-- WRITTEN REQUEST --
Each entry that follows must be output without any deviation.

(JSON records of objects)
"""

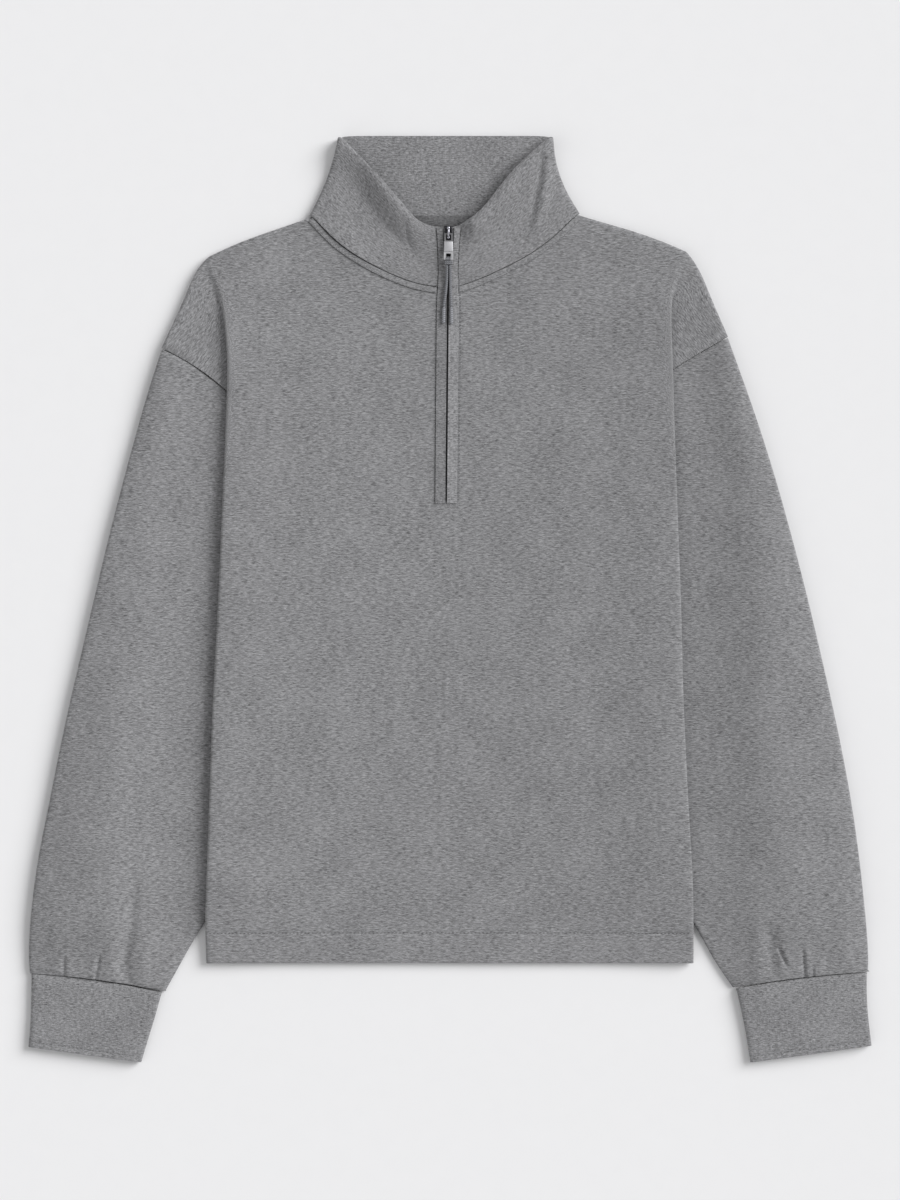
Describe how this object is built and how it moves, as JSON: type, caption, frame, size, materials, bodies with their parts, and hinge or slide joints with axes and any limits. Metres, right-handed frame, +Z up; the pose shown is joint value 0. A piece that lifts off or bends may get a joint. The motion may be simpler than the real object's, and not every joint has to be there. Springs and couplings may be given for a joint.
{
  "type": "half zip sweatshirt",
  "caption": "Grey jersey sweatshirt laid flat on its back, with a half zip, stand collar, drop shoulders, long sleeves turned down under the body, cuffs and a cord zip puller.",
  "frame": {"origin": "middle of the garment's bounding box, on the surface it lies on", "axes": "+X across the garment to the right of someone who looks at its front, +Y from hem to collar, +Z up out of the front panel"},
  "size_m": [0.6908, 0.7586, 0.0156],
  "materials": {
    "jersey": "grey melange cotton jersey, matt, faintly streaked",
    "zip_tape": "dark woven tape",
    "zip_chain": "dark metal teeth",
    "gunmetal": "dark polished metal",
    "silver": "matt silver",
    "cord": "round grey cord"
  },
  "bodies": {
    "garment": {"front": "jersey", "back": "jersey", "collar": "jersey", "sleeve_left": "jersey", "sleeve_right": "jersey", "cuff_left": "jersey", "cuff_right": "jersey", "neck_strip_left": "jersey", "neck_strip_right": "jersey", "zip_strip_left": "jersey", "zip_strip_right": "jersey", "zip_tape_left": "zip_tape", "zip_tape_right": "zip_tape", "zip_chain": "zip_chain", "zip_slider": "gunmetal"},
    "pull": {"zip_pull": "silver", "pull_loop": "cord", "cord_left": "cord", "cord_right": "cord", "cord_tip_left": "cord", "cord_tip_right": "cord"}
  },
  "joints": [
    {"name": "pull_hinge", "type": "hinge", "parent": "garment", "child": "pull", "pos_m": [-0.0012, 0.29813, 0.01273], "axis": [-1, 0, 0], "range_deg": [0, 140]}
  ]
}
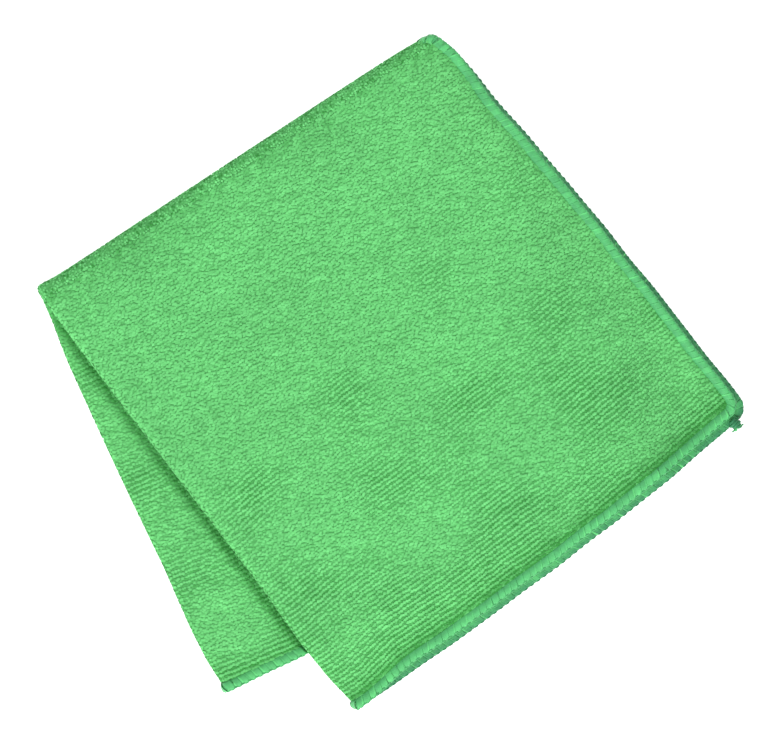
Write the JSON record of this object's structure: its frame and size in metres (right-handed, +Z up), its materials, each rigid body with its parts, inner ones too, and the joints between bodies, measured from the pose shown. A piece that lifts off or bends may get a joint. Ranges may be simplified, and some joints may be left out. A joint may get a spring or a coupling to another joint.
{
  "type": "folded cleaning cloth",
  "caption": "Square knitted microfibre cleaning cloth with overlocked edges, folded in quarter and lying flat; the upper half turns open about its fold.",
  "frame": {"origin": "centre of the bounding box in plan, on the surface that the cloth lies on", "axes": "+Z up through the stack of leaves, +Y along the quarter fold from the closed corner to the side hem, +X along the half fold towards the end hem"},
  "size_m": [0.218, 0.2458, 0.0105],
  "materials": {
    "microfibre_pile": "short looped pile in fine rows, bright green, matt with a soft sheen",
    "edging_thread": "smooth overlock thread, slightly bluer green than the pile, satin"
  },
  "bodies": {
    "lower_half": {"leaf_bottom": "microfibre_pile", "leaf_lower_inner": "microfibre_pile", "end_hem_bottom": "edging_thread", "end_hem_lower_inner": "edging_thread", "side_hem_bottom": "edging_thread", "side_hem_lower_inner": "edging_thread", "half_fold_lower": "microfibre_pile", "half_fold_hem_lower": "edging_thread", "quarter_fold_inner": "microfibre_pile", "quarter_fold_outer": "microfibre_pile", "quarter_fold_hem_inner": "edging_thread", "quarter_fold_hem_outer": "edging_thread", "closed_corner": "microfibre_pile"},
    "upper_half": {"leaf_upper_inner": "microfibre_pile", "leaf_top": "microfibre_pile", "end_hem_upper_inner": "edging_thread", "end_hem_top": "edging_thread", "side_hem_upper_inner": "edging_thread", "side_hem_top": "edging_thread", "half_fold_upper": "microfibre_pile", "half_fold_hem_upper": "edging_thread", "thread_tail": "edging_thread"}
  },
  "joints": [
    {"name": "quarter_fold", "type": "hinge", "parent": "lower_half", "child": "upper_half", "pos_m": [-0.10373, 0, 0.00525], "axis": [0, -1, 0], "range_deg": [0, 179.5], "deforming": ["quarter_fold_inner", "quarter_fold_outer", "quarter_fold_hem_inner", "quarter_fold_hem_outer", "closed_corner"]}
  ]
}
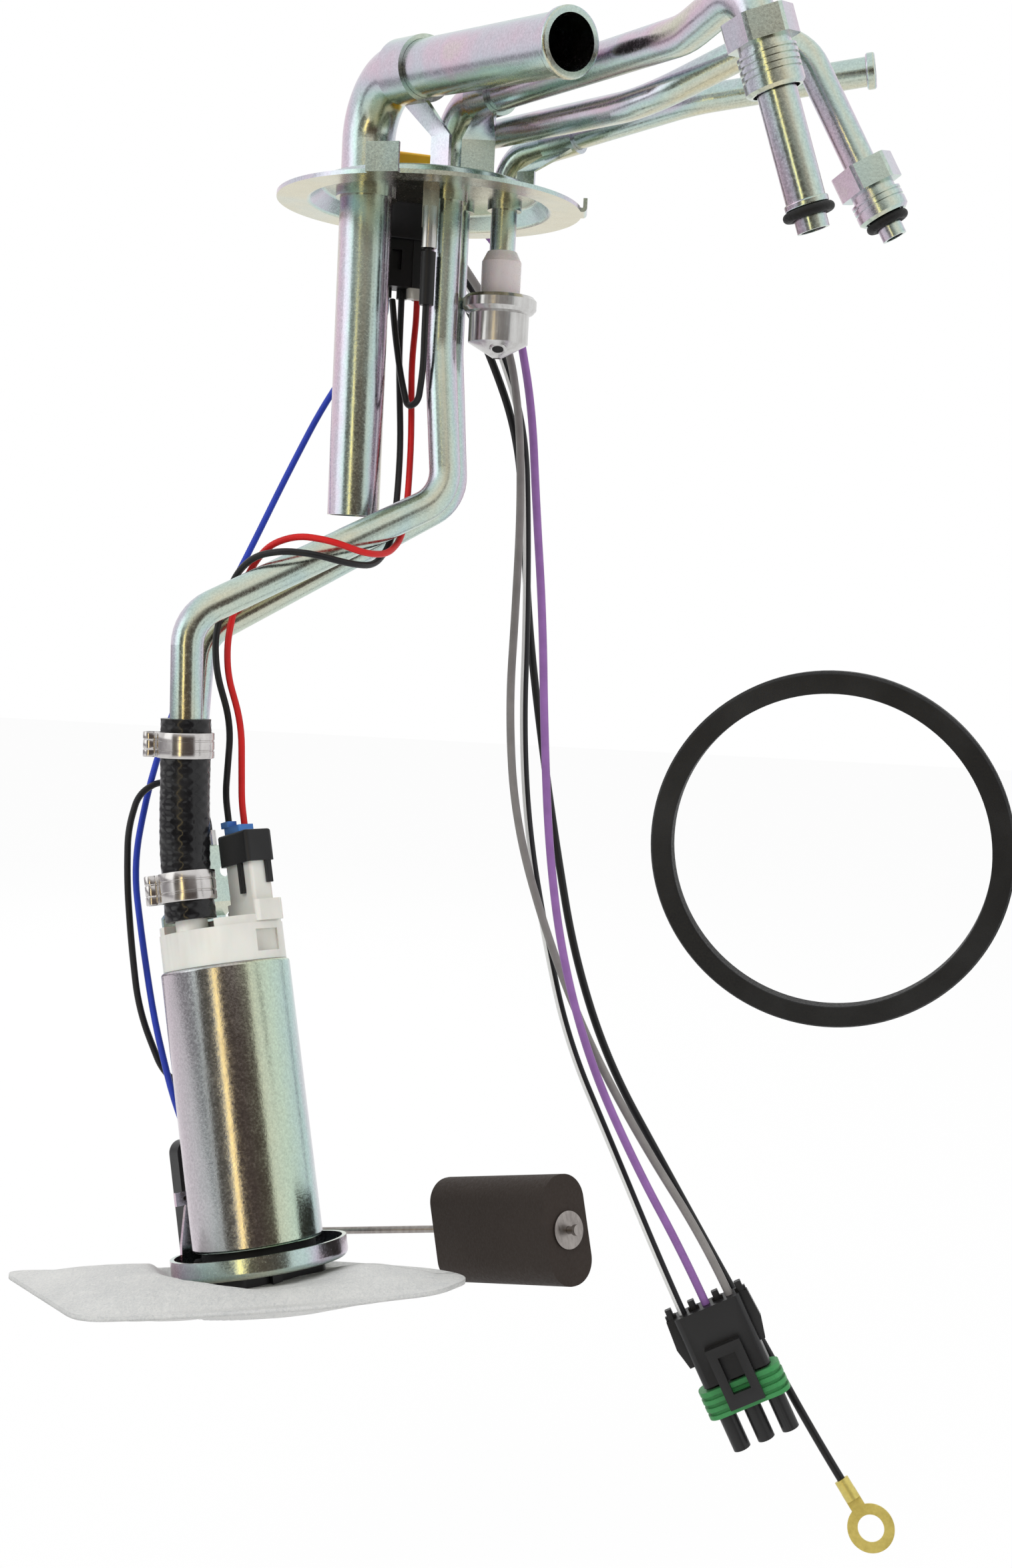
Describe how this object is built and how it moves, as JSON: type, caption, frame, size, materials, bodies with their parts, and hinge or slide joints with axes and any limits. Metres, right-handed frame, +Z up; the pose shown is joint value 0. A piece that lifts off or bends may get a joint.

"""

-- RESPONSE TO THIS TASK --
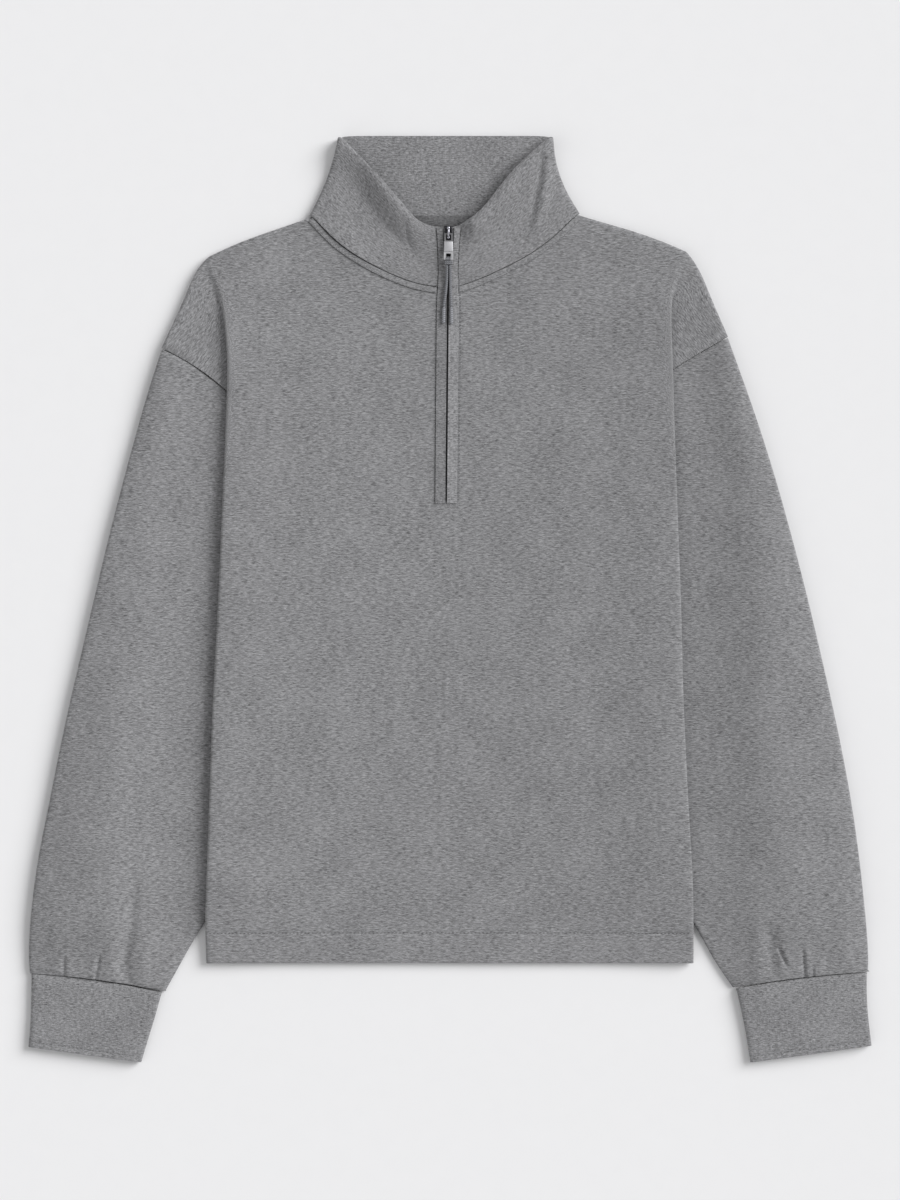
Describe how this object is built and how it moves, as JSON: type, caption, frame, size, materials, bodies with their parts, and hinge or slide joints with axes and any limits. Metres, right-handed frame, +Z up; the pose shown is joint value 0. A piece that lifts off or bends may get a joint. The motion may be simpler than the real object's, and not every joint has to be there. Springs and couplings may be given for a joint.
{
  "type": "half zip sweatshirt",
  "caption": "Grey jersey sweatshirt laid flat on its back, with a half zip, stand collar, drop shoulders, long sleeves turned down under the body, cuffs and a cord zip puller.",
  "frame": {"origin": "middle of the garment's bounding box, on the surface it lies on", "axes": "+X across the garment to the right of someone who looks at its front, +Y from hem to collar, +Z up out of the front panel"},
  "size_m": [0.6908, 0.7586, 0.0156],
  "materials": {
    "jersey": "grey melange cotton jersey, matt, faintly streaked",
    "zip_tape": "dark woven tape",
    "zip_chain": "dark metal teeth",
    "gunmetal": "dark polished metal",
    "silver": "matt silver",
    "cord": "round grey cord"
  },
  "bodies": {
    "garment": {"front": "jersey", "back": "jersey", "collar": "jersey", "sleeve_left": "jersey", "sleeve_right": "jersey", "cuff_left": "jersey", "cuff_right": "jersey", "neck_strip_left": "jersey", "neck_strip_right": "jersey", "zip_strip_left": "jersey", "zip_strip_right": "jersey", "zip_tape_left": "zip_tape", "zip_tape_right": "zip_tape", "zip_chain": "zip_chain", "zip_slider": "gunmetal"},
    "pull": {"zip_pull": "silver", "pull_loop": "cord", "cord_left": "cord", "cord_right": "cord", "cord_tip_left": "cord", "cord_tip_right": "cord"}
  },
  "joints": [
    {"name": "pull_hinge", "type": "hinge", "parent": "garment", "child": "pull", "pos_m": [-0.0012, 0.29813, 0.01273], "axis": [-1, 0, 0], "range_deg": [0, 140]}
  ]
}
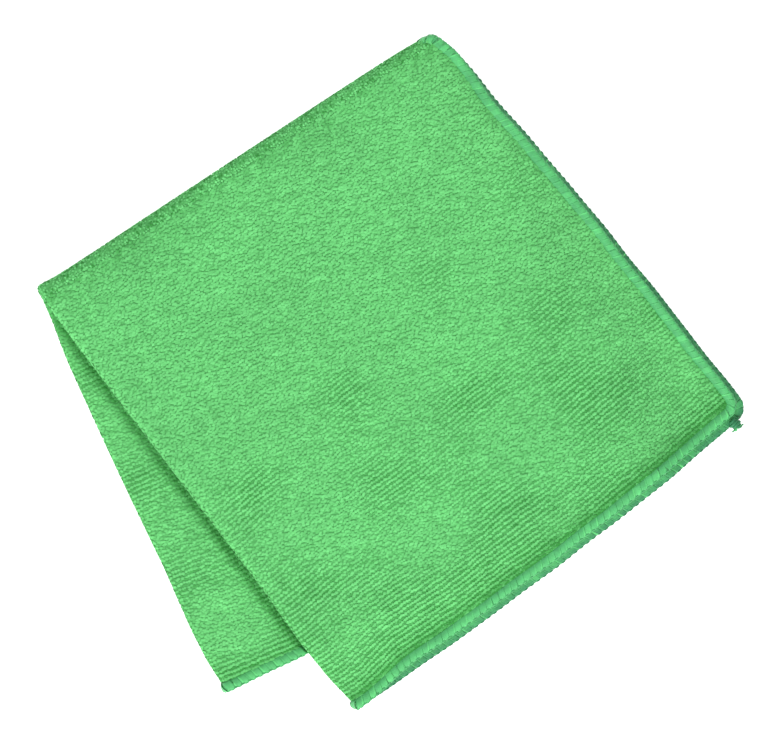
Write the JSON record of this object's structure: its frame and size in metres (right-handed, +Z up), its materials, each rigid body with its parts, inner ones too, and the joints between bodies, measured from the pose shown. A piece that lifts off or bends may get a joint. Ranges may be simplified, and some joints may be left out. A joint may get a spring or a coupling to another joint.
{
  "type": "folded cleaning cloth",
  "caption": "Square knitted microfibre cleaning cloth with overlocked edges, folded in quarter and lying flat; the upper half turns open about its fold.",
  "frame": {"origin": "centre of the bounding box in plan, on the surface that the cloth lies on", "axes": "+Z up through the stack of leaves, +Y along the quarter fold from the closed corner to the side hem, +X along the half fold towards the end hem"},
  "size_m": [0.218, 0.2458, 0.0105],
  "materials": {
    "microfibre_pile": "short looped pile in fine rows, bright green, matt with a soft sheen",
    "edging_thread": "smooth overlock thread, slightly bluer green than the pile, satin"
  },
  "bodies": {
    "lower_half": {"leaf_bottom": "microfibre_pile", "leaf_lower_inner": "microfibre_pile", "end_hem_bottom": "edging_thread", "end_hem_lower_inner": "edging_thread", "side_hem_bottom": "edging_thread", "side_hem_lower_inner": "edging_thread", "half_fold_lower": "microfibre_pile", "half_fold_hem_lower": "edging_thread", "quarter_fold_inner": "microfibre_pile", "quarter_fold_outer": "microfibre_pile", "quarter_fold_hem_inner": "edging_thread", "quarter_fold_hem_outer": "edging_thread", "closed_corner": "microfibre_pile"},
    "upper_half": {"leaf_upper_inner": "microfibre_pile", "leaf_top": "microfibre_pile", "end_hem_upper_inner": "edging_thread", "end_hem_top": "edging_thread", "side_hem_upper_inner": "edging_thread", "side_hem_top": "edging_thread", "half_fold_upper": "microfibre_pile", "half_fold_hem_upper": "edging_thread", "thread_tail": "edging_thread"}
  },
  "joints": [
    {"name": "quarter_fold", "type": "hinge", "parent": "lower_half", "child": "upper_half", "pos_m": [-0.10373, 0, 0.00525], "axis": [0, -1, 0], "range_deg": [0, 179.5], "deforming": ["quarter_fold_inner", "quarter_fold_outer", "quarter_fold_hem_inner", "quarter_fold_hem_outer", "closed_corner"]}
  ]
}
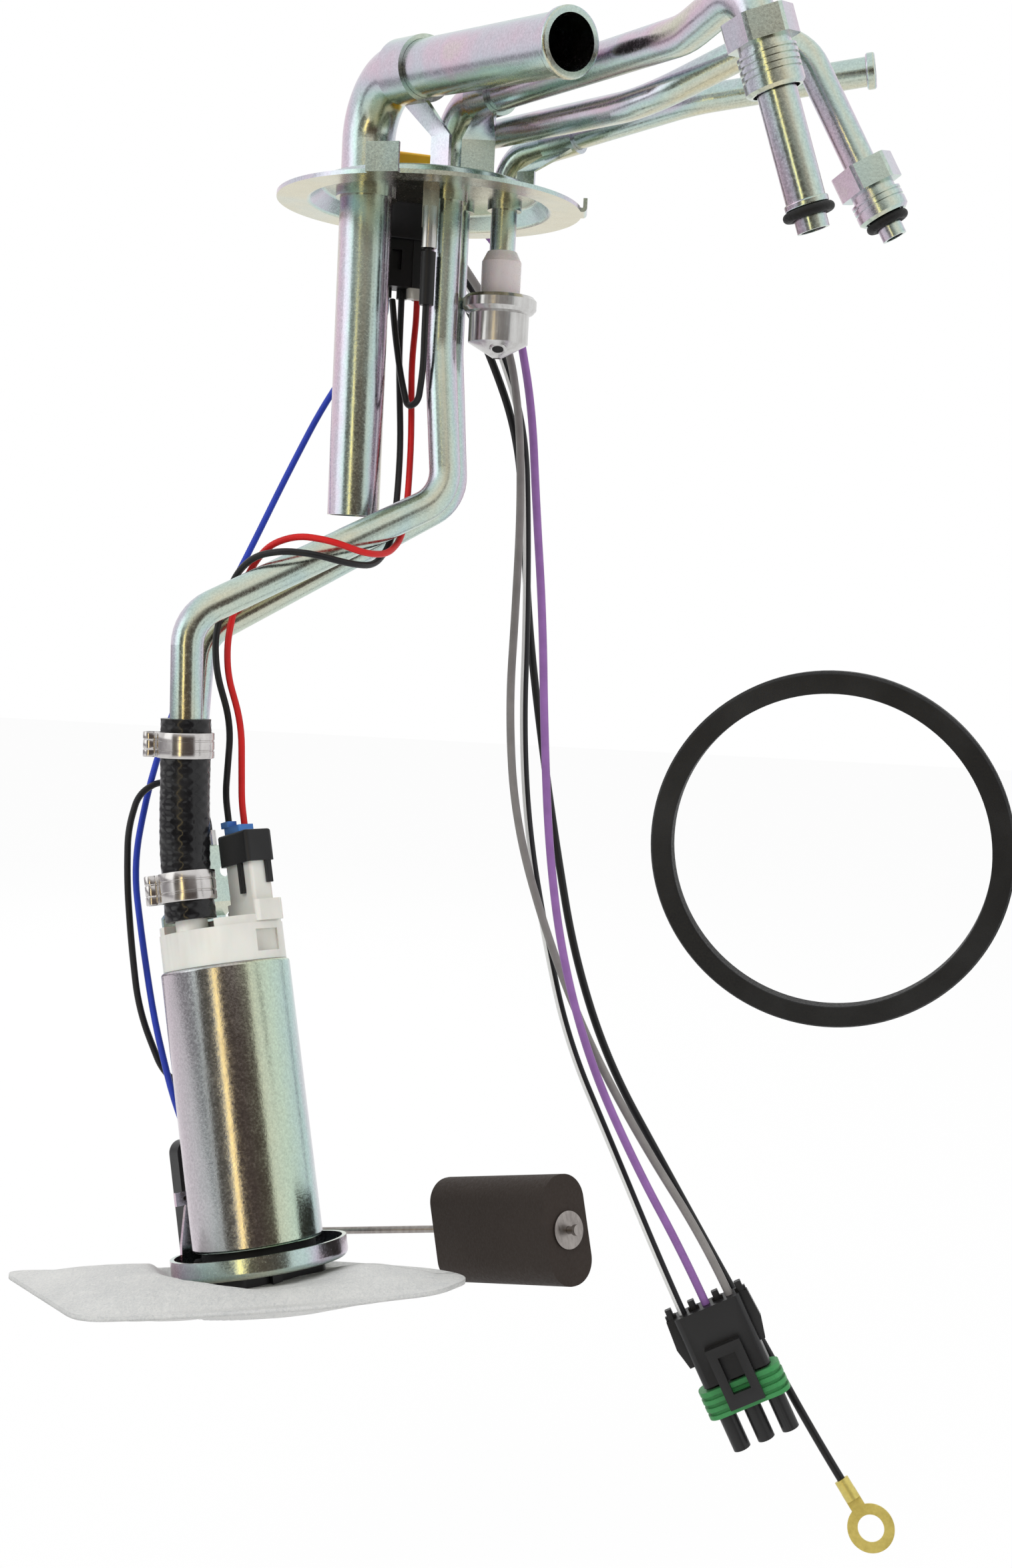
Describe how this object is built and how it moves, as JSON: type, caption, frame, size, materials, bodies with their parts, and hinge or slide joints with axes and any limits. Metres, right-handed frame, +Z up; the pose shown is joint value 0. A piece that lifts off or bends may get a joint.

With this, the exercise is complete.